** Start **

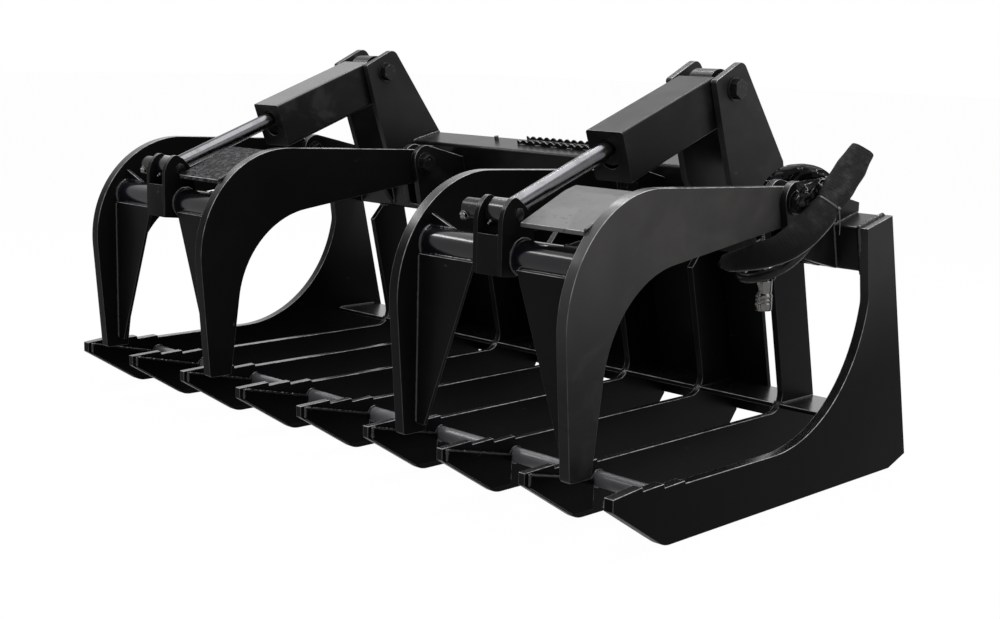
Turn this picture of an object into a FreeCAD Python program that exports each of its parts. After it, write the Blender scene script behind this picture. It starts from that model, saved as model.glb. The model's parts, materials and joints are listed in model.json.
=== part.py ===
import FreeCAD, Part
import Sketcher
import math
import os
import re

# Root grapple with two hydraulic clamps, in millimetres. +X is the tool's right side seen from its
# front, -Y is the front, +Z is up. The origin is on the ground below the middle of the tool.
#
# Places in an outline are (y, z): y from the heel where a tine's sloped tip meets its flat bottom, z
# from the ground. The back of the tool leans forward, so places on it are (v, u): v forward of the
# rear plane, u up along it from its foot. place() carries both into the tool's own frame.

SIZES = {
    # Tines and side plates
    "tine_gap": 228.6,
    "tine_thick": 16,
    "side_thick": 22,
    "heel_ahead": 369.19,
    "heel_round": 60,
    "tip_reach": 156,
    "tip_low": 98,
    "tip_high": 123,
    "tine_top": 108,
    "notch_at": 58,
    "notch_pitch": 64,
    "notch_deep": 8,
    "notch_last": 5.5,
    "notch_rise": 2,
    "notch_run": 3,
    "flat_end": 817,
    "rear_foot": 885,
    "foot_rise": 23,
    "lean": 13.1,
    "leg_front": 145,
    "leg_rear": 24,
    "leg_round": 40,
    "leg_shoulder": 30,
    "side_top": 113,
    "side_bow_y": 616,
    "side_bow_round": 334,
    "side_bend_y": 680,
    "side_bend_z": 397,
    "side_bend_round": 60,
    # Welded tooth plates and the tubes that tie the tips together
    "tooth_thick": 9,
    "tooth_start": 146,
    "tooth_end": 38,
    "tooth_top": 119,
    "tooth_fall": 43,
    "tooth_low": 14,
    "tip_tube_y": 58,
    "tip_tube_z": 73,
    "tip_tube_round": 16.7,
    "tip_tube_wall": 3.4,
    # Lower shelf and the carrier's mounting plate
    "shelf_front": 163,
    "shelf_top": 127,
    "shelf_thick": 10,
    "mount_half": 565,
    "mount_thick": 12,
    "mount_low": 44,
    "hook_run": 36,
    "hook_bend": 8,
    "ledge_run": 58,
    "slot_half_gap": 413,
    "slot_long": 76,
    "slot_wide": 32,
    # Square tubes across the back
    "beam": 101.6,
    "beam_wall": 6.4,
    "beam_corner": 9,
    "beam_bend_inside": 3,
    "beam_top": 573,
    "gusset_wide": 80,
    "gusset_deep": 40,
    "gusset_thick": 10,
    # Clamp hinge and its ears
    "clamp_x": 571.5,
    "pivot_y": 500,
    "pivot_z": 615,
    "pivot_bolt": 12.7,
    "bush_wall": 6.3,
    "running_gap": 0.06,
    "ear_thick": 16,
    "ear_gap": 1.5,
    "ear_round": 45,
    "ear_front": 486,
    "ear_low": 517,
    "ear_foot_round": 12,
    "ear_back_drop": 21,
    # Clamp arms
    "arm_thick": 25,
    "arm_up": 33,
    "arm_top_fall": 2.3,
    "arm_down": 50,
    "arm_tail": 38,
    "arm_out_y": -207,
    "arm_bend_out": 250,
    "arm_in_y": -52,
    "arm_in_z": 490,
    "arm_bend_in": 231,
    "arm_tip_z": 129,
    "arm_tip_front": -161,
    "arm_tip_back": -100,
    # Clamp cross tube, lugs and plates
    "cross_y": -90,
    "cross_z": 523,
    "cross_round": 35,
    "cross_wall": 6,
    "lug_out": 39,
    "lug_thick": 11,
    "lug_ahead": 45,
    "lug_behind": 43,
    "lug_over": 36,
    "lug_foot": 490,
    "lug_web": 6,
    "front_plate_thick": 8,
    "front_plate_top": 504,
    "front_plate_low": 150,
    "front_plate_wide": 158,
    "front_plate_narrow": 24,
    "top_plate_thick": 8,
    "top_plate_front": -118,
    "top_plate_low": 594,
    "top_plate_bend": 7,
    "top_plate_round": 12,
    "top_plate_high": 650,
    "top_plate_lip": 30,
    "top_plate_lip_rise": 8,
    "rod_slot_half": 56,
    "corner_leg": 72,
    # Cylinder pins
    "pin_y": -104,
    "pin_z": 607,
    "pin": 12.7,
    "pin_collar": 21,
    "pin_collar_long": 60,
    "base_y": 528,
    "base_z": 843,
    # Cylinder
    "rod": 19,
    "rod_eye": 28,
    "rod_eye_wide": 54,
    "bore": 31.75,
    "barrel": 36.5,
    "gland_at": 321,
    "gland_long": 40,
    "piston_long": 32,
    "piston_stub": 12,
    "piston_nut_long": 20,
    "stroke": 203.2,
    "stroke_spare": 3,
    "cap_long": 25,
    "base_eye": 42,
    "base_eye_wide": 60,
    "base_eye_play": 17,
    "port": 13,
    "port_long": 18,
    # Cylinder cover
    "cover_half": 50,
    "cover_wall": 3,
    "cover_tall": 112,
    "cover_over": 40.5,
    "cover_long": 320,
    "cover_slot": 24,
    "cover_slot_drop": 20,
    # Towers
    "tower_gap": 53,
    "tower_thick": 16,
    "tower_ahead": 67,
    "tower_brow": 17,
    "tower_behind": 29,
    "tower_over": 63,
    "tower_throat_y": 505,
    "tower_throat_z": 726,
    "tower_knee_y": 538,
    "tower_knee_z": 634,
    "tower_foot": 480,
    "tower_top_round": 24,
    "tower_rear_high": 805,
    "tower_rear_thick": 10,
    # Fasteners
    "bolt_head": 22,
    "bolt_head_long": 16,
    "washer": 26,
    "washer_thick": 4,
    "nut_long": 20,
    # Step grip on the upper tube
    "grip_left": -150,
    "grip_long": 262,
    "grip_teeth": 11,
    "grip_wall": 3,
    "grip_deep": 40,
    "grip_tall": 13,
    "grip_tooth": 7,
    "grip_back": 14,
    "stud_x": -245,
    "stud": 6,
    "stud_long": 12,
    # Hoses
    "hose": 11,
    "sleeve_play": 0.3,
    "sleeve": 24,
    "coupler": 19,
    "coupler_waist": 17,
    "coupler_long": 65,
    "coupler_drop": 170,
    "coupler_neck": 8,
    "coupler_mouth": 9,
    "ferrule": 14,
    "ferrule_long": 46,
    "ferrule_nut_long": 16,
    "hose_port_x": 700,
    "hose_port_gap": 38,
    "hose_port": 518.5,
    "hose_nut": 17,
    "hose_nut_long": 36,
    "hose_start": 55,
}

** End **

=== PROBLEM DETAILS ===
Show every line above in which the word "FreeCAD" occurs.

=== TASK RESPONSE ===
Turn this picture of an object into a FreeCAD Python program that exports each of its parts. After it, write the Blender scene script behind this picture. It starts from that model, saved as model.glb. The model's parts, materials and joints are listed in model.json.
import FreeCAD, Part